Однажды я пригласил его на просмотр знаменитого фильма «Калигула». Это была так называемая экранная версия, без порнографических кадров, но и она шокировала советского человека. Во время лесбийской сцены в потаённой комнате (один из сильнейших эпизодов фильма, в котором звуковой ряд – монотонный шум дождя и раскаты грома – имеет куда большее значение, чем обнажённые тела) Латынин задумчиво произнёс, вглядываясь в обнимавшихся голых женщин: «Бесполые кадры, совсем бесполые».

Через несколько дней Вовочка Сидоров пригласил нас в гости. Латынин пришёл раньше других, и между ними завязался разговор об эротике и порнографии. Напомню, что речь идёт о конце 1980-х, когда людей арестовывали за хранение фильма «Последнее танго в Париже», не имеющего никакого отношения к порнографии, а уж за «Эммануэль» срок был гарантирован. Разговор плавно перешёл в просмотр немецкой порнографии, где всё показано подробно и неторопливо. Когда пришёл я, Леонид Александрович сидел перед телевизором и был похож на младенца, перед которым добрый волшебник совершал настоящие чудеса с помощью волшебной палочки. Он был потрясён увиденным, загипнотизирован движениями на телеэкране.

– Надо же, как это выглядит! – повторял он, словно не мог определится со своими впечатлениями.

Я понимал его, поскольку сам в своё время был так же ошеломлён порнографией. То, что происходит на экране – вторжение мужчины в женщину, не приукрашенное никакими художественными эффектами – шокировало советского человека. Не столько сам секс, сколько его антипоэтичность била по чувствам художника: вот эта всепоглощающая бездна, вот этот макрокосмос человеческой плоти…

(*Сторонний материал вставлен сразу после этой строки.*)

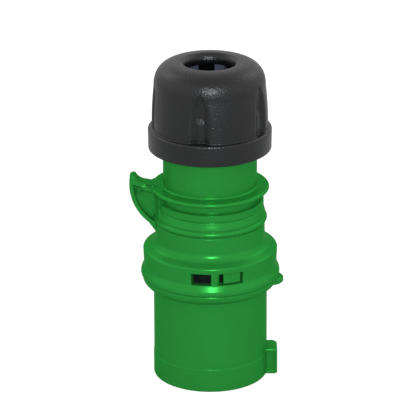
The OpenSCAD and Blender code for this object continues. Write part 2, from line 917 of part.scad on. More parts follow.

Латынин сыграл в моей жизни важную роль, не менее важную, чем Шебаршин, который поддержал моё желание пойти учиться в разведшколу, и не менее важное, чем Стрелецкий, который рискнул опубликовать сразу три мои книги.

К моменту нашего знакомства я уже радикально изменил мою жизнь: ушёл из Внешторга, отказался от карьеры разведчика, превратился в фотографа, надеясь когда-нибудь стать кинорежиссёром. Я уже сделал несколько подпольных короткометражных фильмов, придумав собственную технологию, и даже принял участие в фестивале «параллельного кино», но от моей мечты меня отделяла непреодолимая пропасть. Узнав о моих фильма, Латынин попросил показать их ему.

Мы опять встретились у Вовочки. Здесь необходимо сделать одно важное уточнение: никто из моих друзей не желал принимать мои увлечения всерьёз. Меня называли бездельником и себялюбивым эгоистом. Кино, в котором с удовольствием снимались друзья, в их глазах оставалось обыкновенным хобби. Почему-то никто не желал увидеть в этом профессию. Я мечтал о режиссуре и шёл в ту сторону, где она, как мне представлялось, ждала меня. Если бы у меня получилось, мои друзья вынуждены были бы признать, что я не зря отказался от того, чем так дорожили они – от карьеры, от благополучия.